Le Corbeau brengt maar liefst drie albums tegelijk uit en samen zijn ze goed voor twee uur psychedelische gitaarmuziek die alle kanten op schiet
Het is wat als een tot op dat moment onbekende band je opeens overvalt met maar liefst drie cd’s, in totaal goed voor twee uur muziek. Het is ook nog eens twee uur muziek die lang niet altijd even makkelijk weg hapt. De psychedelische gitaarmuziek van Le Corbeau is soms filmisch, soms benevelend, maar net zo makkelijk rauw en gruizig. Het is zeker niet allemaal even goed, maar ik ben alles bij elkaar toch een hoop moois tegen gekomen op de trilogie van Le Corbeau, waarvan het tweede deel het meest buiten de lijntjes kleurt en het derde deel uiteindelijk het meest overtuigt, maar dat is mijn mening.


Le Corbeau is de naam van een Franse filmklassieker uit 1943, maar het is ook de naam van een Noorse band. De band werd ruim tien jaar geleden opgericht door Øystein Sandsdalen, die een enkeling ooit nog zal kennen als de gitarist van de Noorse rockband Sereena-Maneesh, die aan het begin van het millennium twee prima albums afleverde. 

De naam Le Corbeau ben ik de afgelopen jaren wel eens tegengekomen, maar ik had nog nooit naar de muziek van de band geluisterd, tot onlangs maar liefst drie albums van de band op de mat ploften. IV - Spider Bridge, V - C’s Theme en VI - Sun Creeps Up The Wall verschenen alle drie vorige week en zijn gezamenlijk de opvolger van het in 2011 verschenen Moth On The Headlight dat vermoedelijk album nummer 3 was. 

Albums nummer IV, V en VI zijn mijn eerste kennismaking met de muziek van Le Corbeau, maar vormen 50% van het oeuvre van de band. De eerste kennismaking met de muziek van de Noorse band bevalt me overigens zeer. Noorwegen heeft een traditie hoog te houden wanneer het gaat om bijzondere rockmuziek en Le Corbeau past uitstekend in deze traditie. 

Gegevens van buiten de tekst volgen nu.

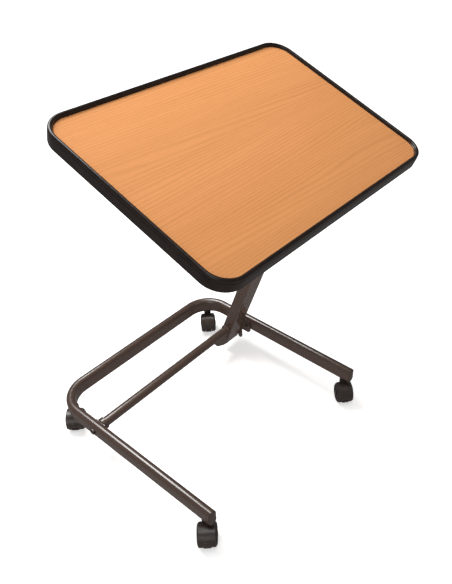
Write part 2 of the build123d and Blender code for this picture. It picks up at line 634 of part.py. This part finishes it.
def make_castor(corner, x, y, heading):
    """One castor: socket and stem in the frame, hooded body, axle and two wheels."""
    trail = (cos(radians(heading)), sin(radians(heading)), 0)
    axle_dir = (trail[1], -trail[0], 0)
    axle_point = (x + TRAIL * trail[0], y + TRAIL * trail[1], WHEEL_RADIUS)

    def across(offset, direction=1):
        """Plane square to the axle: local x trails, y is up for direction 1."""
        origin = Vector(axle_point) + Vector(axle_dir) * offset
        normal = Vector(axle_dir) * direction
        return Plane(origin=origin, x_dir=trail, z_dir=normal)

    def level(z):
        return Plane(origin=(x, y, z), x_dir=trail, z_dir=(0, 0, 1))

    along_axle = Axis(axle_point, axle_dir)

    with BuildPart() as socket:
        with BuildSketch(level(COLLAR_TOP)):
            Circle(9.5)
        extrude(amount=TUBE_BOTTOM - COLLAR_TOP)
        with BuildSketch(level(TUBE_BOTTOM)):
            Circle(SOCKET_RADIUS)
        extrude(amount=16)
        with BuildSketch(level(COLLAR_TOP)):
            Circle(STEM_RADIUS)
        extrude(amount=30, mode=Mode.SUBTRACT)
    save(socket, f"castor_{corner}_socket")

    with BuildPart() as stem:
        with BuildSketch(level(STEM_FOOT)):
            Circle(STEM_RADIUS)
        extrude(amount=STEM_TOP - STEM_FOOT)
        with BuildSketch(level(BOSS_TOP + SLIDE_GAP)):
            RegularPolygon(7.5, 6)
        extrude(amount=COLLAR_TOP - BOSS_TOP - SLIDE_GAP)
    save(stem, f"castor_{corner}_stem")

    with BuildPart() as body:
        with BuildSketch(across(-WEB_HALF)):
            add(pie(HOOD_RADIUS - HOOD_WALL / 2, HOOD_REAR, HOOD_FRONT))
            add(pie(TAB_RADIUS, TAB_BOTTOM, TAB_TOP))
            Circle(13)
            with Locations((-TRAIL, (BOSS_TOP - WHEEL_RADIUS) / 2)):
                Rectangle(2 * BOSS_RADIUS, BOSS_TOP - WHEEL_RADIUS)
        extrude(amount=2 * WEB_HALF)
        with BuildSketch(across(-HOOD_HALF)):
            add(hood_band())
        extrude(amount=2 * HOOD_HALF)
        sides = body.edges().filter_by(GeomType.CIRCLE)
        sides = sides.filter_by(lambda edge: abs(edge.radius - HOOD_RADIUS) < 0.01)
        fillet(sides.group_by(along_axle)[0] + sides.group_by(along_axle)[-1], HOOD_ROUND)
        with BuildSketch(level(BOSS_FOOT)):
            Circle(BOSS_RADIUS)
        extrude(amount=BOSS_TOP - BOSS_FOOT)
        with BuildSketch(level(STEM_FOOT - SLIDE_GAP)):
            Circle(STEM_RADIUS + RUNNING)
        extrude(amount=BOSS_TOP, mode=Mode.SUBTRACT)
        with BuildSketch(across(-WEB_HALF)):
            Circle(AXLE_RADIUS)
        extrude(amount=2 * WEB_HALF, mode=Mode.SUBTRACT)
    save(body, f"castor_{corner}_body")

    axle_half = WHEEL_INNER + 10
    with BuildPart() as axle:
        with BuildSketch(across(-axle_half)):
            Circle(AXLE_RADIUS)
        extrude(amount=2 * axle_half)
    save(axle, f"castor_{corner}_axle")

    for letter, direction in (("a", 1), ("b", -1)):
        with BuildPart() as wheel:
            with BuildSketch(across(direction * WHEEL_INNER, direction)):
                Circle(WHEEL_RADIUS)
            extrude(amount=WHEEL_WIDTH)
            outer_face = across(direction * (WHEEL_INNER + WHEEL_WIDTH), direction)
            outwards = Axis(outer_face.origin, outer_face.z_dir)
            fillet(wheel.faces().sort_by(outwards)[-1].edges(), TREAD_ROUND)
            fillet(wheel.faces().sort_by(outwards)[0].edges(), 0.8)
            with BuildSketch(outer_face):
                Circle(17)
                Circle(7, mode=Mode.SUBTRACT)
            extrude(amount=-2.2, mode=Mode.SUBTRACT)
            with BuildSketch(across(direction * WHEEL_INNER, direction)):
                Circle(AXLE_RADIUS + RUNNING)
            extrude(amount=10.3, mode=Mode.SUBTRACT)
        save(wheel, f"castor_{corner}_wheel_{letter}")


for corner_name, (stem_x, stem_y, trail_heading) in CASTORS.items():
    make_castor(corner_name, stem_x, stem_y, trail_heading)
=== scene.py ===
# Looks for the overbed table: materials, fine pieces, floor, light and camera around the
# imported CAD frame. Metres, in the CAD's own frame: +X down the slope of the top, +Z up.
import bmesh
import bpy
import json
import math
from mathutils import Matrix, Vector


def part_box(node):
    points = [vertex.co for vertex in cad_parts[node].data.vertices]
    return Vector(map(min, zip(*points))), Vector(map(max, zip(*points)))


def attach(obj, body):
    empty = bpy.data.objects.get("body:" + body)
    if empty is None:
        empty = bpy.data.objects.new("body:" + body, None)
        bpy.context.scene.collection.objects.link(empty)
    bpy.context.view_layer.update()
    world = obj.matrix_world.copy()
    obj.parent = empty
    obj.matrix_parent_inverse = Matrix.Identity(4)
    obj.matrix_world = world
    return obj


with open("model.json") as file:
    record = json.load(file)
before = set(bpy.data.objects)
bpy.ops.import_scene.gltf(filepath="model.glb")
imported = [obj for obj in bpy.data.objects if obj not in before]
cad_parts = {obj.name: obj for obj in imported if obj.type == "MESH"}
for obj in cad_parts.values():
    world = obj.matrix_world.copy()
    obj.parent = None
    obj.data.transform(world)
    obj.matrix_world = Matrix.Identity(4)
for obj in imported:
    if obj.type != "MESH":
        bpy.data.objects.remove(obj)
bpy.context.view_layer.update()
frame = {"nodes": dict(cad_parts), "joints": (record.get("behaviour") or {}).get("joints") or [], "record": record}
nodes = frame["nodes"]

TILT = math.radians(20.4)           # slope of the top
MM = 0.001
UP = Vector((0, 0, 1))


# ------------------------------------------------------------ camera
CAMERA_PLACE = (0.69965, -0.71775, 1.105)
CAMERA_YAW = math.radians(128.1)    # heading of the view from +X towards +Y
CAMERA_PITCH = math.radians(39.7)   # below the horizon
CAMERA_ROLL = math.radians(-0.74)
CAMERA_LENS = 36.0
CAMERA_SHIFT = (-0.0785, 0.038)


def make_camera():
    """A camera at the angle and distance that the object is usually shown from."""
    forward = Vector((
        math.cos(CAMERA_YAW) * math.cos(CAMERA_PITCH),
        math.sin(CAMERA_YAW) * math.cos(CAMERA_PITCH),
        -math.sin(CAMERA_PITCH),
    ))
    level = Vector((math.sin(CAMERA_YAW), -math.cos(CAMERA_YAW), 0))
    down = forward.cross(level)
    right = math.cos(CAMERA_ROLL) * level + math.sin(CAMERA_ROLL) * down
    low = math.cos(CAMERA_ROLL) * down - math.sin(CAMERA_ROLL) * level
    turn = Matrix((right, -low, -forward)).transposed()
    data = bpy.data.cameras.new("camera")
    data.lens = CAMERA_LENS
    data.shift_x, data.shift_y = CAMERA_SHIFT
    camera = bpy.data.objects.new("camera", data)
    camera.matrix_world = Matrix.Translation(CAMERA_PLACE) @ turn.to_4x4()
    bpy.context.scene.collection.objects.link(camera)
    bpy.context.scene.camera = camera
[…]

IV - Spider Bridge opent met beeldende klanken die doen denken aan de spaghetti westerns van weleer, maar dan wel overgoten met een flinke hoeveelheid psychedelica en een vleugje surf. 

Na de beeldende openingstrack vervolgt het album met een aantal wat duister klinkende rocksongs, die zich laten beluisteren als een mix van The Velvet Underground, The Birthday Party en Sonic Youth. 

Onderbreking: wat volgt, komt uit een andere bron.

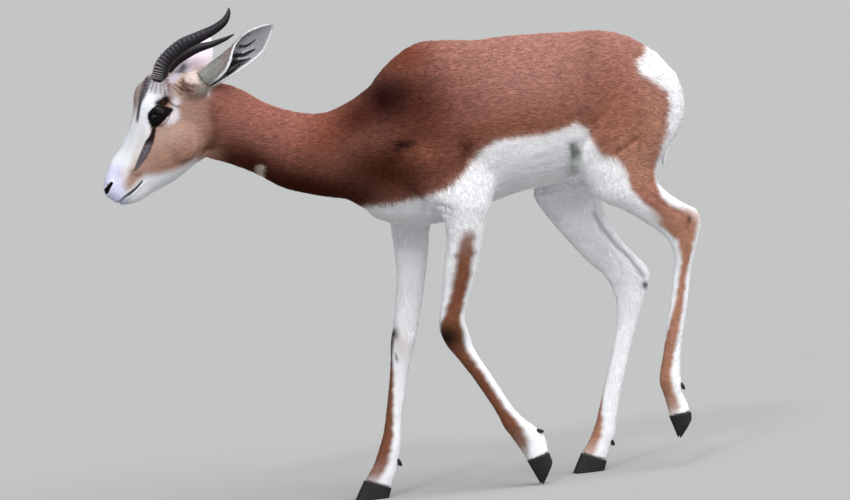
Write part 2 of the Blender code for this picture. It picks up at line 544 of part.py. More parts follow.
def carve_head(mesh):
    """Lids, tear groove and the line of the mouth, in the head's own frame."""
    inverse = np.array(head_matrix().inverted())
    points = coordinates(mesh)
    local = points @ inverse[:3, :3].T + inverse[:3, 3]
    normals = np.array([v.normal[:] for v in mesh.vertices]) @ inverse[:3, :3].T
    x, y, z = local.T
    in_head = x < -0.03
    groove, place = to_path(x, z, MOUTH)
    depth = MOUTH_CUT[0] * np.exp(-(groove / MOUTH_CUT[1]) ** 2)
    lips = LIPS[0] * np.exp(-((groove - LIPS[1]) / LIPS[2]) ** 2)
    fade = smooth_step(0.0, 0.07, place)
    local += normals * ((lips - depth) * fade * in_head)[:, None]
    groove, place = to_path(x, z, TEAR)
    depth = TEAR_CUT[0] * np.exp(-(groove / TEAR_CUT[1]) ** 2) * (1 - smooth_step(0.6, 1.0, place))
    on_side = np.abs(y) > EYE[1] / 2
    local -= normals * (depth * in_head * on_side)[:, None]
    for side in SIDES.values():
        centre = np.array([EYE[0], side * EYE[1], EYE[2]])
        way = local - centre
        reach = np.linalg.norm(way, axis=1)
        edge = lid_edge(local[:, 0], local[:, 2])
        facing = (way[:, 1] * side > EYE_RADIUS / 10) & (reach < 2.2 * EYE_RADIUS)
        outside = EYE_RADIUS + LID_WALL + LID_RIM * smooth_step(0, LID_SOFT[0], edge)
        inside = EYE_RADIUS - SOCKET
        aim = np.where(edge > 0, outside, inside)
        pull = (1 - smooth_step(*LID_SOFT, edge)) * facing
        local = np.where(pull[:, None] > 0,
                         centre + way * (1 + pull * (aim / np.maximum(reach, 1e-6) - 1))[:, None],
                         local)
    forward = np.array(head_matrix())
    move_points(mesh, local @ forward[:3, :3].T + forward[:3, 3])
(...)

De laatste band was overigens voor Øystein Sandsdalen de belangrijkste reden om Le Corbeau te beginnen, maar de muziek van de Amerikaanse band is niet de meest dominante invloed op de albums van Le Corbeau. 

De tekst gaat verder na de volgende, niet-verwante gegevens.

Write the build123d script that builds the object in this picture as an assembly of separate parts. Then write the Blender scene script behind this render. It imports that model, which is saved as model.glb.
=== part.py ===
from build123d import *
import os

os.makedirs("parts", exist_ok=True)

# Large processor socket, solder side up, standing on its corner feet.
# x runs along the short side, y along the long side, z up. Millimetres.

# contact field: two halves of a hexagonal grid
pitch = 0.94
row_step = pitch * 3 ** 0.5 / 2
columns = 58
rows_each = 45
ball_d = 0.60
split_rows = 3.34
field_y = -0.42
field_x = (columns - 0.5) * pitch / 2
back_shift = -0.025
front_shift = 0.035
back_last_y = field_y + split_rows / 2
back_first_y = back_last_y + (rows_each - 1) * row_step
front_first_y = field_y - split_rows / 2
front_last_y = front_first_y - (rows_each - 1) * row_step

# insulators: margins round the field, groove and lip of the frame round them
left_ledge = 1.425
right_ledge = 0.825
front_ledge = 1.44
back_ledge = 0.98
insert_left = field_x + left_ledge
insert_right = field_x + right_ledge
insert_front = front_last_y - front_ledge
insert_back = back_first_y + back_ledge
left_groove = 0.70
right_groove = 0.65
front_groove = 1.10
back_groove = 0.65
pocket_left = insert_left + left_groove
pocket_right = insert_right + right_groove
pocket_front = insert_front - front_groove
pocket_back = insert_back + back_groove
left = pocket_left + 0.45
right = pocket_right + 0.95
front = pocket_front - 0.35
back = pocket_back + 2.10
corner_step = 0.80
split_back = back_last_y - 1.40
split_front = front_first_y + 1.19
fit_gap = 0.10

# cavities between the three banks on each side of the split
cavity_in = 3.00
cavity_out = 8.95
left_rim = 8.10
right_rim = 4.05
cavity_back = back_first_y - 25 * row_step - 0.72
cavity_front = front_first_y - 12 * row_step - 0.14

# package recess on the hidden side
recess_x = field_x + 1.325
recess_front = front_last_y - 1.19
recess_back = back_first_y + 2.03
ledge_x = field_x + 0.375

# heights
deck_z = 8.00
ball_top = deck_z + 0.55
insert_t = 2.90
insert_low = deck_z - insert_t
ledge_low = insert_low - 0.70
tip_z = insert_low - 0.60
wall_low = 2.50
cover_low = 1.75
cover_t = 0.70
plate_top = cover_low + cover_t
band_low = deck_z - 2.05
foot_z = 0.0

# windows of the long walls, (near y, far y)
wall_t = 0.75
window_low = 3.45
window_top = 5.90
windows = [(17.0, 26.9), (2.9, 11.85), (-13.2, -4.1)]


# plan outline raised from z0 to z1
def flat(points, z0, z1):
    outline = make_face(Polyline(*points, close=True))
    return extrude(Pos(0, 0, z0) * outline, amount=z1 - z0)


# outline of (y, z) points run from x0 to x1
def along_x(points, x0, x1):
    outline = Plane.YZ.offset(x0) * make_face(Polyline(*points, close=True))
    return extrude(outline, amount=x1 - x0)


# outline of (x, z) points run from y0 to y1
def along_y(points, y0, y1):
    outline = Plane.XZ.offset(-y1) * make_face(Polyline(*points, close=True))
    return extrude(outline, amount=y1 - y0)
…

De muziek van de Noorse band is op IV gitaar georiënteerd en klinkt wat duister en psychedelisch. Het is muziek die bij eerste beluistering makkelijk vervloog, maar hoe vaker ik naar de muziek van Le Corbeau luister, hoe meer ik word gegrepen door de rauwe maar ook melodieuze gitaarmuziek van de band. 

IV is af en toe redelijk rechttoe rechtaan met hier en daar zelfs een uitstapje richting gruizige garagerock, maar wanneer de hoeveelheid psychedelica wordt opgevoerd, blijkt de band ook uit de voeten te kunnen met bedwelmende songs vol bezwering of zelfs met een folky track. 


IV begon filmisch, maar koos uiteindelijk toch voor de rock. Ook V - C’s Theme begint met beeldende klanken en houdt deze langer vast dan IV, zeker wanneer de vocalen achterwege worden gelaten en de muziek van Le Corbeau zich richting soundscapes beweegt.

Wanneer de zang wel wordt ingezet richt Le Corbeau zich ook op V vooral op psychedelische rockmuziek, die varieert van rauw en gruizig tot loom en benevelend. 

Omdat de wat rechttoe rechtaan rocksongs op V ontbreken ligt het album wat zwaarder op de maag dan zijn op dezelfde dag verschenen voorganger, maar V is ook intrigerender dan album nummer 4, zeker wanneer de songs verzanden in een bak enorme en lang aanhoudende herrie. 


Na 45 en 38 minuten zijn we er nog niet, want we hebben ook VI - Sun Creeps Up The Wall nog. Op de 37 minuten van album nummer 6 lijkt de rust in eerste instantie teruggekeerd. 

Na al het gitaargeweld van IV en V opent VI met melodieuze klanken en lome zang. Het is nog altijd muziek met een flinke psychedelische component, waardoor Le Corbeau ook dit keer vooral de liefhebbers van dit genre zal aanspreken. 

Hier en daar sluipt er een beetje prog (of op zijn minst een mellotron) in de muziek van Le Corbeau, maar aan het eind van de eerste track wordt het gitaargeweld ook weer opgevoerd en ontaard de eerste track van album nummer 6 in een fascinerende luistertrip. 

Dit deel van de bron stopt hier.